Amazingly early though it is the first flowers on Rhododendron nobleanum. I would not expect these out until November. The two flowers may have been blown open prematurely in the wind as the colours are very pale.
Sorbus ‘Hilling Spire’ with attractive yellow berries which are already dropping fast.
Sorbus ‘Pearly King’ with branches laden down with fruit. As you can see the fruits are rose-coloured at first then changing to white with a pink flush. Very garden worthy and attractive. Both these Sorbus were gifts to us from Trevor Green. The adjacent Sorbus ‘Golden Wonder’ is the largest of the three but has no fruits at all this year.
Another Magnolia ‘March-till-Frost’ full of secondary flowers with the usual autumnal slug damage.
A wet day so the gardeners are burning up dead rhododendrons and fallen branches on the Main Ride.
Paeonia delavayi var. angustiloba showing excellent autumn colour and, surprisingly, with one rather insipid flower which sadly had blown off in the wind before I could photograph it. At least you can still see where it was if you do not believe me. The ripe black seeds have already dropped out of their casings.
2018 – CHW
Our tree felling in Dry Walls in nearing completion with quite a pile of firewood to go into the compound at Trewolla. It may be that it only gets moved out next spring as the forecast now is (at last) for some decent rain.
We have dug out the drought killed large Fuchsia exorticatica outside the front door and replanted with three Daphne bholua varieties behind the Rhododendron fragrantissimum which seem to have survived. Heavy mulching with well-rotted dung around the Daphnes and bark mulch on the rest.
2017 – CHW
Amazingly the taller growing form of garlic which lives under the biggest Magnolia x veitchii is already showing above the ground. Staggeringly early I think. Normally it would not show until January.
2016 – CHW
A botanical trip of some duration around the garden with the youthful but hugely keen and knowledgeable James Garnett from the Botanic Gardens in Nantes. James is ‘one of us’ when it comes to rare trees and it will be interesting to observe his career which I suspect will be spectacular in the horticultural world. He went away with loads of seeds and cuttings and just a little wine.Lithocarpus pachyphyllus was laden with seed pods several of which had already dropped. We ought to sell a crop as substantive as this.
Rhododendron ‘Tally Ho’ is late flowering and hence the bronzy indumentum on the new growth was at its best.
Castanopsis chinensis was planted in 2007 and has made slow progress with dieback but is now in full flower.
Lithocarpus lepidocarpus has grown much better nearby above the greenhouse. Cutting material here for Asia to try.

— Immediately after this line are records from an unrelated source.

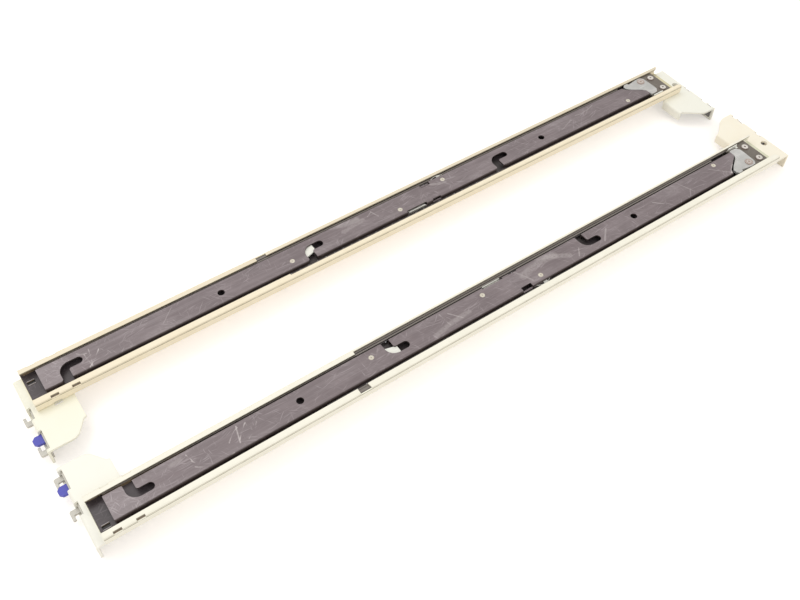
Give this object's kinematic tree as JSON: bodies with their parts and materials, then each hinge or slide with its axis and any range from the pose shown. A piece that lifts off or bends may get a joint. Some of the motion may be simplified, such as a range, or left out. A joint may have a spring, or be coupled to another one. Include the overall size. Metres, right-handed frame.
{
  "type": "sliding server rail pair",
  "caption": "Pair of mirrored three-member ball slides for mounting a server in a four-post rack, with hook brackets, stud slots and a rear latch lever.",
  "frame": {"origin": "centre of the pair's footprint on the surface the rails lie on, server side up", "axes": "+X along the rails from the front post to the rear post, +Z from the post side of the rails towards the server side"},
  "size_m": [0.7556, 0.1756, 0.0276],
  "materials": {
    "left_cream": "satin cream paint",
    "right_cream": "satin cream paint",
    "slide_coat": "satin dark coat with rubbed scratches",
    "dark_steel": "satin dark coat",
    "strip_steel": "rolled strip",
    "ball_steel": "polished",
    "rivet_pale": "pale zinc",
    "white_nylon": "matt",
    "bright_zinc": "bright zinc",
    "lever_zinc": "zinc plated",
    "pivot_tan": "dull chromate",
    "blue_plastic": "semi-gloss"
  },
  "bodies": {
    "rails": {"left_channel": "left_cream", "left_outer_member": "dark_steel", "left_latch_base": "dark_steel", "left_latch_screws": "bright_zinc", "left_latch_pivot": "pivot_tan", "left_latch_spring": "bright_zinc", "left_front_bracket": "left_cream", "left_front_rivets": "rivet_pale", "left_front_hooks": "bright_zinc", "left_release_stud": "bright_zinc", "left_adjust_screws": "bright_zinc", "left_release_spring": "strip_steel", "right_channel": "right_cream", "right_outer_member": "dark_steel", "right_latch_base": "dark_steel", "right_latch_screws": "bright_zinc", "right_latch_pivot": "pivot_tan", "right_latch_spring": "bright_zinc", "right_front_bracket": "right_cream", "right_front_rivets": "rivet_pale", "right_front_hooks": "bright_zinc", "right_release_stud": "bright_zinc", "right_adjust_screws": "bright_zinc", "right_release_spring": "strip_steel"},
    "left_middle": {"left_middle_member": "dark_steel"},
    "left_inner": {"left_inner_member": "slide_coat", "left_member_rivets": "rivet_pale"},
    "left_outer_carriage": {"left_outer_cage": "strip_steel", "left_outer_balls": "ball_steel"},
    "left_inner_carriage": {"left_inner_cage": "strip_steel", "left_inner_balls": "ball_steel"},
    "left_catch": {"left_stud_catch": "white_nylon"},
    "left_edge_latch": {"left_side_latch": "bright_zinc"},
    "left_edge_spring": {"left_side_spring": "bright_zinc"},
    "left_lever": {"left_latch_lever": "lever_zinc"},
    "left_release": {"left_release_tab": "blue_plastic", "left_release_slide": "bright_zinc"},
    "left_rear_mount": {"left_rear_bracket": "left_cream", "left_rear_hooks": "bright_zinc"},
    "right_middle": {"right_middle_member": "dark_steel"},
    "right_inner": {"right_inner_member": "slide_coat", "right_member_rivets": "rivet_pale"},
    "right_outer_carriage": {"right_outer_cage": "strip_steel", "right_outer_balls": "ball_steel"},
    "right_inner_carriage": {"right_inner_cage": "strip_steel", "right_inner_balls": "ball_steel"},
    "right_catch": {"right_stud_catch": "white_nylon"},
    "right_edge_latch": {"right_side_latch": "bright_zinc"},
    "right_edge_spring": {"right_side_spring": "bright_zinc"},
    "right_lever": {"right_latch_lever": "lever_zinc"},
    "right_release": {"right_release_tab": "blue_plastic", "right_release_slide": "bright_zinc"},
    "right_rear_mount": {"right_rear_bracket": "right_cream", "right_rear_hooks": "bright_zinc"}
  },
  "joints": [
    {"name": "left_middle_slide", "type": "slide", "parent": "rails", "child": "left_middle", "axis": [-1, 0, 0], "range_m": [0, 0.33]},
    {"name": "left_inner_slide", "type": "slide", "parent": "left_middle", "child": "left_inner", "axis": [-1, 0, 0], "range_m": [0, 0.33]},
    {"name": "left_outer_carriage_slide", "type": "slide", "parent": "rails", "child": "left_outer_carriage", "axis": [-1, 0, 0], "range_m": [0, 0.165]},
    {"name": "left_inner_carriage_slide", "type": "slide", "parent": "left_middle", "child": "left_inner_carriage", "axis": [-1, 0, 0], "range_m": [0, 0.165]},
    {"name": "left_catch_leaf", "type": "hinge", "parent": "left_inner", "child": "left_catch", "pos_m": [-0.1263, -0.06345, 0.0257], "axis": [0, 1, 0], "range_deg": [0, 4], "stiffness_Nm_per_rad": 0.3, "springref_deg": -4.58},
    {"name": "left_edge_latch_turn", "type": "hinge", "parent": "left_inner", "child": "left_edge_latch", "pos_m": [-0.0053, -0.06245, 0.025], "axis": [0, 0, -1], "range_deg": [0, 3], "stiffness_Nm_per_rad": 0.3, "springref_deg": -4.58},
    {"name": "left_edge_spring_press", "type": "slide", "parent": "left_inner", "child": "left_edge_spring", "axis": [0, 1, 0], "range_m": [0, 0.0008], "stiffness_N_per_m": 2500, "springref_m": -0.0002},
    {"name": "left_lever_turn", "type": "hinge", "parent": "rails", "child": "left_lever", "pos_m": [0.3183, -0.07585, 0.0256], "axis": [0, 0, -1], "range_deg": [0, 4], "stiffness_Nm_per_rad": 0.4, "springref_deg": -4.58},
    {"name": "left_release_press", "type": "slide", "parent": "rails", "child": "left_release", "axis": [1, 0, 0], "range_m": [0, 0.004], "stiffness_N_per_m": 900, "springref_m": -0.003, "deforming": ["left_release_spring"]},
    {"name": "left_rear_mount_slide", "type": "slide", "parent": "rails", "child": "left_rear_mount", "axis": [1, 0, 0], "range_m": [-0.0069, 0.0331]},
    {"name": "right_middle_slide", "type": "slide", "parent": "rails", "child": "right_middle", "axis": [-1, 0, 0], "range_m": [0, 0.33]},
    {"name": "right_inner_slide", "type": "slide", "parent": "right_middle", "child": "right_inner", "axis": [-1, 0, 0], "range_m": [0, 0.33]},
    {"name": "right_outer_carriage_slide", "type": "slide", "parent": "rails", "child": "right_outer_carriage", "axis": [-1, 0, 0], "range_m": [0, 0.165]},
    {"name": "right_inner_carriage_slide", "type": "slide", "parent": "right_middle", "child": "right_inner_carriage", "axis": [-1, 0, 0], "range_m": [0, 0.165]},
    {"name": "right_catch_leaf", "type": "hinge", "parent": "right_inner", "child": "right_catch", "pos_m": [-0.1263, 0.06345, 0.0257], "axis": [0, 1, 0], "range_deg": [0, 4], "stiffness_Nm_per_rad": 0.3, "springref_deg": -4.58},
    {"name": "right_edge_latch_turn", "type": "hinge", "parent": "right_inner", "child": "right_edge_latch", "pos_m": [-0.0053, 0.06245, 0.025], "axis": [0, 0, 1], "range_deg": [0, 3], "stiffness_Nm_per_rad": 0.3, "springref_deg": -4.58},
    {"name": "right_edge_spring_press", "type": "slide", "parent": "right_inner", "child": "right_edge_spring", "axis": [0, -1, 0], "range_m": [0, 0.0008], "stiffness_N_per_m": 2500, "springref_m": -0.0002},
    {"name": "right_lever_turn", "type": "hinge", "parent": "rails", "child": "right_lever", "pos_m": [0.3183, 0.07585, 0.0256], "axis": [0, 0, 1], "range_deg": [0, 4], "stiffness_Nm_per_rad": 0.4, "springref_deg": -4.58},
    {"name": "right_release_press", "type": "slide", "parent": "rails", "child": "right_release", "axis": [1, 0, 0], "range_m": [0, 0.004], "stiffness_N_per_m": 900, "springref_m": -0.003, "deforming": ["right_release_spring"]},
    {"name": "right_rear_mount_slide", "type": "slide", "parent": "rails", "child": "right_rear_mount", "axis": [1, 0, 0], "range_m": [0, 0.04]}
  ],
  "couplings": [
    {"joint": "left_outer_carriage_slide", "follows": "left_middle_slide", "ratio": 0.5},
    {"joint": "left_inner_carriage_slide", "follows": "left_inner_slide", "ratio": 0.5},
    {"joint": "right_outer_carriage_slide", "follows": "right_middle_slide", "ratio": 0.5},
    {"joint": "right_inner_carriage_slide", "follows": "right_inner_slide", "ratio": 0.5}
  ]
}
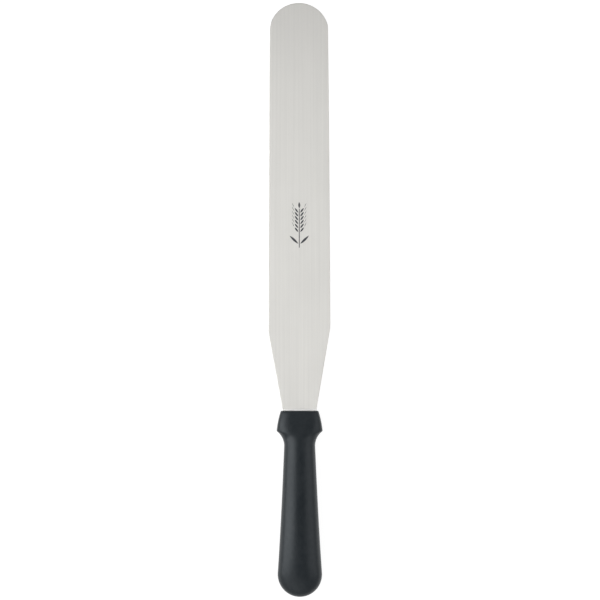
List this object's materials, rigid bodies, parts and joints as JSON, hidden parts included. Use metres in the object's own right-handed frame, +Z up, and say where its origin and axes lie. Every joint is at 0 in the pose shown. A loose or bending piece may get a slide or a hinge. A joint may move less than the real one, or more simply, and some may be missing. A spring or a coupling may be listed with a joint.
{
  "type": "icing spatula",
  "caption": "Long straight icing spatula: flat round-ended brushed steel blade tapering into a moulded black plastic handle with a finger collar and a bulbous butt.",
  "frame": {"origin": "on the table, under the middle of the tool as it lies at rest", "axes": "+Y along the tool from the butt of the handle to the tip of the blade, +Z up, +X across the blade to the side whose shoulder lies nearer the tip"},
  "size_m": [0.0462, 0.4438, 0.0206],
  "materials": {
    "blade": "lengthwise brushed stainless steel",
    "handle": "satin moulded black polypropylene"
  },
  "bodies": {
    "root": {"blade": "blade", "handle": "handle"}
  },
  "joints": []
}
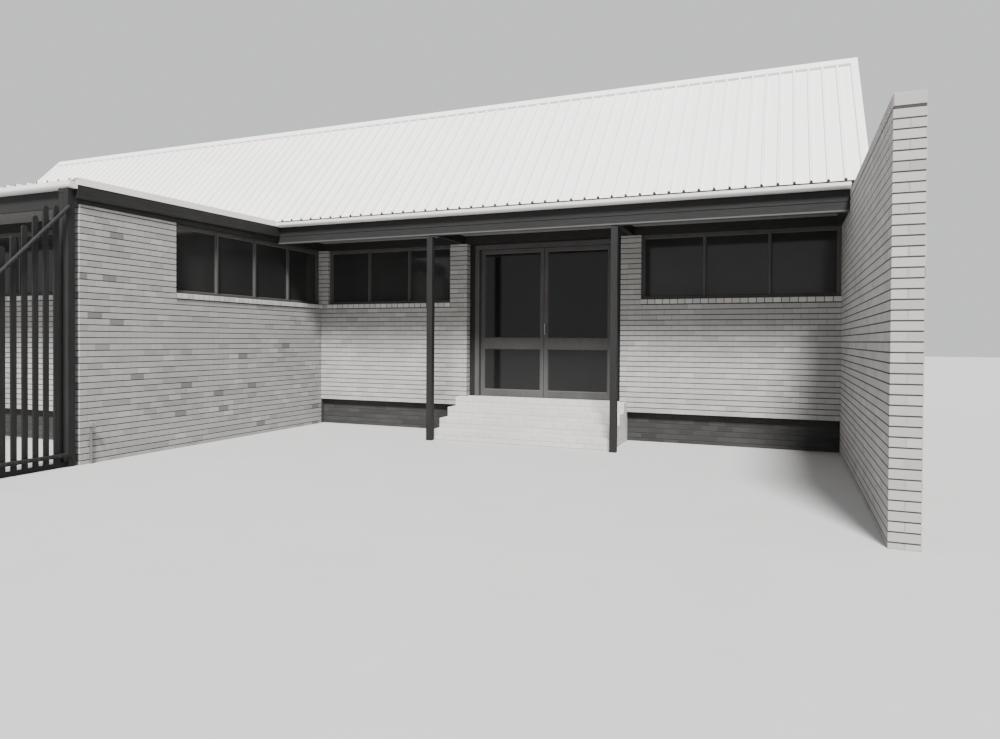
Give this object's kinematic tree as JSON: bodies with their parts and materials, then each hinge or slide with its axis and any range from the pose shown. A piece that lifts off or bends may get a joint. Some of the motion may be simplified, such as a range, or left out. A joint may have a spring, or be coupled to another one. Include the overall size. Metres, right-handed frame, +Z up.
{
  "type": "school building",
  "caption": "Single-storey brick school block on an L plan round an entrance court, with steep ribbed roof slopes, posted eaves, a slatted screen and two glazed door leaves.",
  "frame": {"origin": "on the ground at the middle of the plan", "axes": "+X to the right along the entrance front, +Y back into the building, +Z up"},
  "size_m": [18.199, 17.405, 6.2242],
  "materials": {
    "brickwork": "matt light brick, mottled, dark raked joints",
    "edge_brick": "matt pale brick laid on edge",
    "dark_base": "matt dark painted masonry",
    "floor_slab": "matt concrete",
    "dark_timber": "matt dark stained timber",
    "white_sheet": "satin white ribbed sheet",
    "pale_trim": "satin pale paint",
    "door_paint": "satin dark paint",
    "dark_glass": "clear glass over a dark room",
    "bare_metal": "satin",
    "tap_metal": "dull"
  },
  "bodies": {
    "building": {"front_wall_left": "brickwork", "front_wall_right": "brickwork", "wing_court_wall": "brickwork", "wing_front_wall": "brickwork", "wing_end_wall": "brickwork", "left_gable_wall": "brickwork", "right_gable_wall": "brickwork", "court_side_wall": "brickwork", "rear_wall": "brickwork", "base_walls": "dark_base", "window_sills": "edge_brick", "main_floor": "floor_slab", "wing_floor": "floor_slab", "entrance_step_1": "edge_brick", "entrance_step_2": "edge_brick", "entrance_step_3": "edge_brick", "entrance_step_4": "edge_brick", "eave_posts": "dark_timber", "head_beams": "dark_timber", "wing_side_beams": "dark_timber", "cross_beams": "dark_timber", "eave_beams": "dark_timber", "wing_curb": "dark_timber", "eave_strips": "pale_trim", "front_fascia": "dark_timber", "wing_fascia": "dark_timber", "rear_fascia": "dark_timber", "soffits": "pale_trim", "front_roof_slope": "white_sheet", "roof_deck": "white_sheet", "rear_roof_slope": "white_sheet", "wing_roof": "white_sheet", "roof_cappings": "white_sheet", "front_gutter": "pale_trim", "rear_gutter": "pale_trim", "wing_gutter": "pale_trim", "wing_downpipe": "dark_timber", "window_frames": "dark_timber", "front_window_glass": "dark_glass", "wing_window_glass": "dark_glass", "rear_window_glass": "dark_glass", "doorway_lining": "dark_timber", "door_frame": "door_paint", "door_hinges": "bare_metal", "screen_slats": "dark_timber", "screen_rails": "dark_timber", "garden_tap": "tap_metal"},
    "left_door": {"left_door_leaf": "door_paint", "left_door_glass": "dark_glass"},
    "right_door": {"right_door_leaf": "door_paint", "right_door_glass": "dark_glass", "right_door_handle": "bare_metal"}
  },
  "joints": [
    {"name": "left_door_hinge", "type": "hinge", "parent": "building", "child": "left_door", "pos_m": [2.9355, -0.9445, 0.66], "axis": [0, 0, 1], "range_deg": [0, 90]},
    {"name": "right_door_hinge", "type": "hinge", "parent": "building", "child": "right_door", "pos_m": [5.3555, -0.9445, 0.66], "axis": [0, 0, -1], "range_deg": [0, 90]}
  ]
}
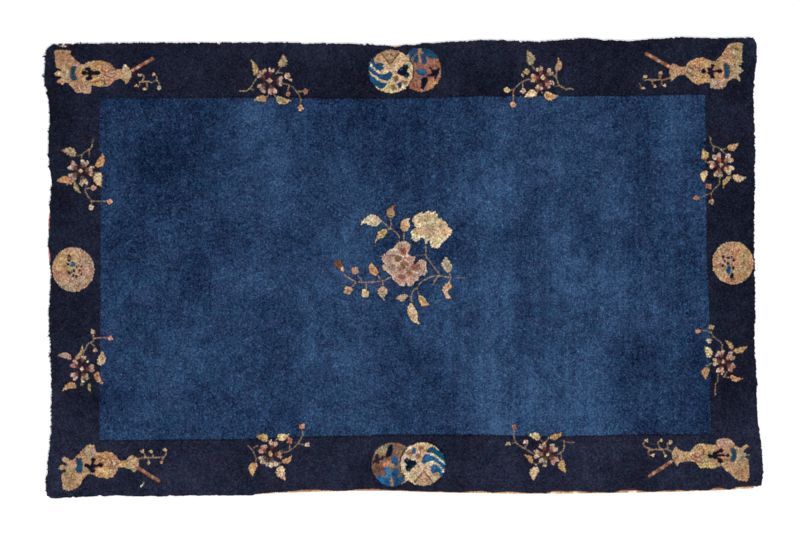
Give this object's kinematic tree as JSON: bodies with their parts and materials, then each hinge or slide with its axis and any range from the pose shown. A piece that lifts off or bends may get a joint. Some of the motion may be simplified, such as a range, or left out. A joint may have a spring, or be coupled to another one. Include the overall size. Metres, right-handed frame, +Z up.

James said this had to be a rhus species as it is about to flower but I cannot sadly find it on the planting plans by Tin Garden. First time flowering anyway.
2015 – CHW
Passiflora caerulea ‘Constance Elliott’ has grown rampantly in a Camellia sasanqua on the castle wall. It will flower on until the first frosts and has been out for months already. Rather tougher and more vigorous than Passiflora caerulea and something to cherish although it comes from Brazil and Argentina.
There are a few remnants in the borders from my childhood fuchsia collection. JCW also collected fuchsia species and hardy hybrids. Only the toughest and most boring have survived and many have got squeezed out by more vigorous varieties. This border used to have perhaps 50 varieties. Today there are perhaps a dozen and I readily admit to having forgotten all the names.
2000 – FJW
Very wet September. Now turned to storms. No Sasanqua yet to be seen. Neighbours corn not cut yet. 50 years ago we would have left the harvest.
1940 – CW
Eucryphia mooreii very good and has been for a week. This year probably the finest harvest known for years but plants have suffered badly.